Working with a script by Justin Kuritzkes, Guadagnino jumps liberally between the mid-2000s when the three characters are in their teens/early 20s, and the late 2010s when they are in their 30s. (The latter is apparently the time when we’re supposed to have midlife crises now. Can’t relate!)
In the earlier period, Art and Patrick first see Tashi as everyone else in the audience does: gliding confidently onto the tennis court ahead of a match, decked out in her white Addidas uniform.
She’s determined and quiet but strikes the ball with tremendous force; after her victory, she lets out a feral roar that takes Art and Patrick aback. They’re both star- and love-struck, a dangerous combination.
That’s how Tashi likes it, though. Her carnal appetite for victory translates to the bedroom, where she delights in pitting Art and Patrick against each other as they try to win her over. Zendaya plays her like a cipher who only ever has her eyes on a prize, whether that’s a tennis championship or a romantic partner.
When the three of them are still hopeful youths- before injury, failure, and/or rejection lead them to their old, decrepit early 30s (I’m not letting that go!)- she joins the men in their shared hotel room.
This is the film’s strongest scene, portraying erotic gamesmanship with a true sense of unpredictability. Tashi presses the men about their longtime friendship, trying to tease out tinges of homoeroticism.
Guadagnino and his camera do this throughout the film too, lingering on Faist and O’Connor’s partially clothed bodies and framing them in intimate proximity.
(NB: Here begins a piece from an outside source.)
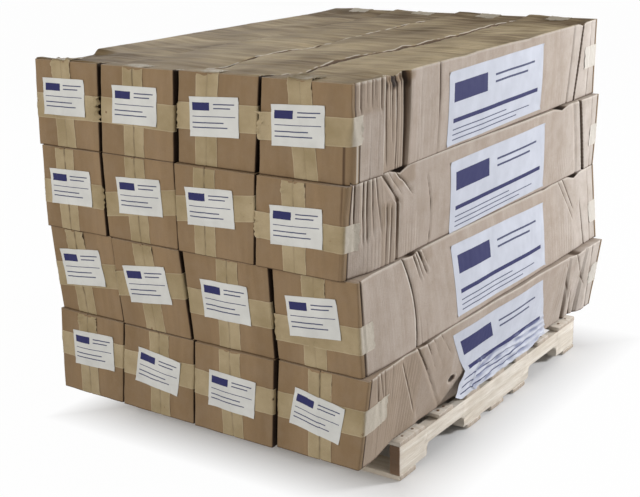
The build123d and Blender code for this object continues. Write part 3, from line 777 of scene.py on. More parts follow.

They’re friends and competitors both on and off the court, but there’s a palpable sense that there’s an unexplored sexual dynamic with them too.
Tashi knows this as well. In this gloriously sticky, rundown hotel room, Art and Patrick sit on either side of her as she takes turns kissing them. As the intensity escalates, she leans back and the two continue making out with each other.
Guadagnino oscillates between Art and Patrick kissing and Tashi looking on, the impromptu makeout session replaced by her deliciously satisfied smirk.
And that’s by and large where the movie stays. Right when it should dive headfirst into the emotionally fraught, endlessly horny passions of college-aged athletes, Guadagnino holds back.
Challengers doesn’t feel chaste by any means, but for this kind of love game to work, we have to know these characters better than we get to. There’s not much exploration of their romantic or sexual dynamic beyond connecting it to their respective athletic skills; Art is a good tennis player Tashi can control and Patrick is a great one who she can’t.
Patrick’s more aggressive nature makes him a better tennis player, and if Art wants to be a true champion he’ll have to wake up and rediscover that youthful spark. (He’s in his early 30s, by the way).
In watching the movie I was reminded of another turbulent romance about wasted youth: Alfonso Cuarón’s Y Tu Mamá También. That 2001 film is tied to the whims of its two thrill- and sex-seeking leads, Mexican teenagers played by Gael García Bernal and Diego Luna. They convince a woman to accompany them on a road trip, and begin competing for her affection without really trying to understand her.
While Challengers doesn’t fully lose its luster in this comparison, I think putting the two films side by side shows what was missing for me here. Though the movie has a pulse, the spontaneity that Guadagnino seems to be grasping at often remains out of reach. He restrains the more intense emotions that may have otherwise given it the volatility he was able to tap into in Call My By Your Name, I Am Love, and A Bigger Splash.
Instead, much of Challengers feels a little too overdetermined; even a hookup set during a hurricane feels excessively choreographed. Save for the early hotel scene, the movie is never as interesting (or erotically charged) off the court as it is on it. In these sequences, the movie feels fully alive; sweat flows like rain, and the athletes scream and smash their rackets when their opponent one-ups them.
There are times when Guadagnino throws his bag of formal tricks in a blender to see what sticks. At different points in the film, and sometimes in the same scene, tennis matches are filmed: in first person, from the point of view of the ball, from beneath the court, in slow motion, and as if they were airing on TV, with the score displayed in the corner.
Cutting this loose on the tennis court only highlights the movie’s limitations off of it, though. A propulsive Trent Reznor and Atticus Ross score can only go so far when a filmmaker is hedging his bets.